Suffice it to say that one should always use quality name-brand media, take extreme care (both in writing on the labels, storage, etc.) and assume that someday you will have to transfer them to another disc. Periodic re-verification and re-burning should be a consideration. Even still, there are many reports of discs failing well before their manufacturer-rated lifespans! Using true archival media (not just name-brand discs) will provide far better protection from these early failures.
Rule #2 - Redundancy
Starting with rule #1, archive to some external media, but make duplicate copies. It is relatively simple to make doubles of these archive discs. Keep one at home and other in another location. If possible, use another brand of disc media. This way, if one brand begins to fail over a number of years, you should have another version to work with (this assumes that you periodically check your backups).

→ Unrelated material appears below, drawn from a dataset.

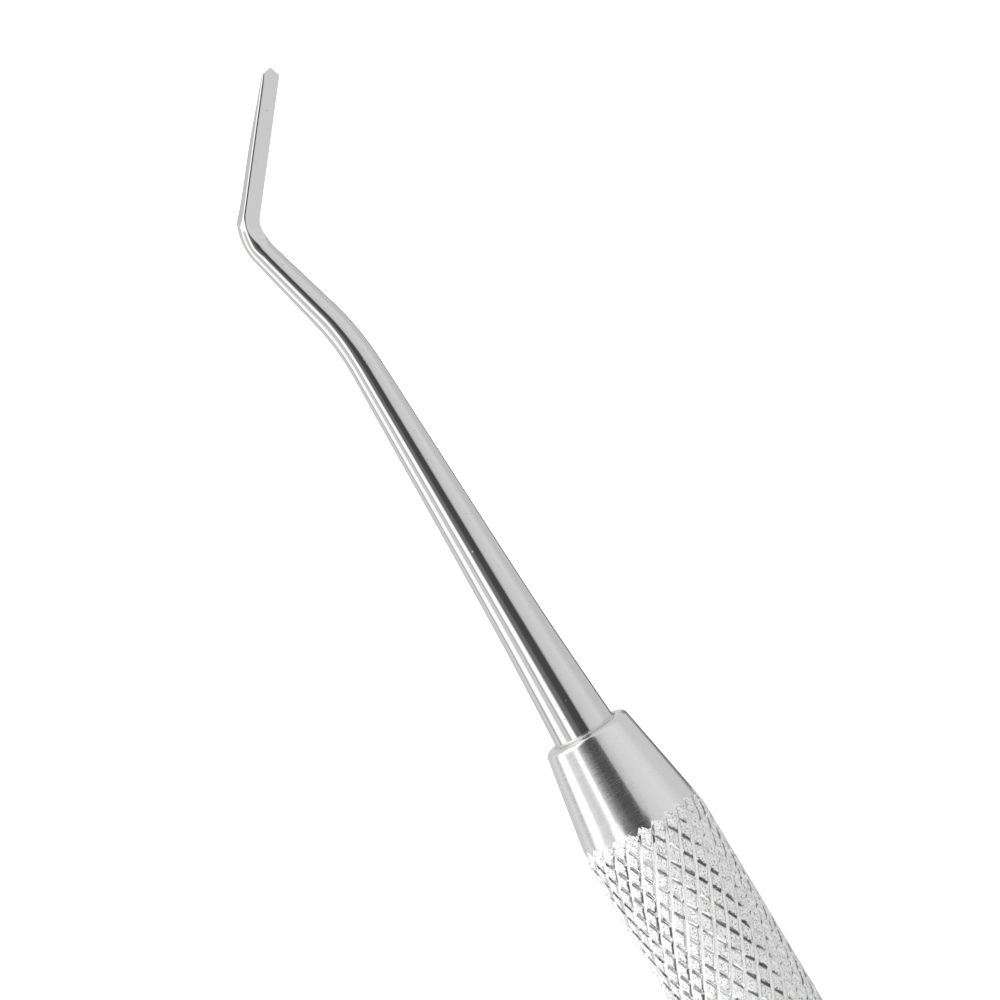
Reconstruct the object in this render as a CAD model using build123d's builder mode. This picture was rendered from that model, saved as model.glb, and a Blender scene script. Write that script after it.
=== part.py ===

The idea behind different locations is simple: you would like to protect against things that happen at home (fire, theft, etc.), enabling you to simply recover from the collection housed at another site.
Rule #3 - Automation
Nobody enjoys the backup process... not only is it time consuming, but it needs to be done often to reduce the cost of a failure. If you can work with some sort of automated process, you are much more likely to maintain the currency of your archive. It is relatively easy to set up tasks that occur every night to perform some means of backup. Whether this is simple mirroring of your photo collection to another drive, or transfering the incremental changes to a remote FTP server, you want something that involves you as little as possible!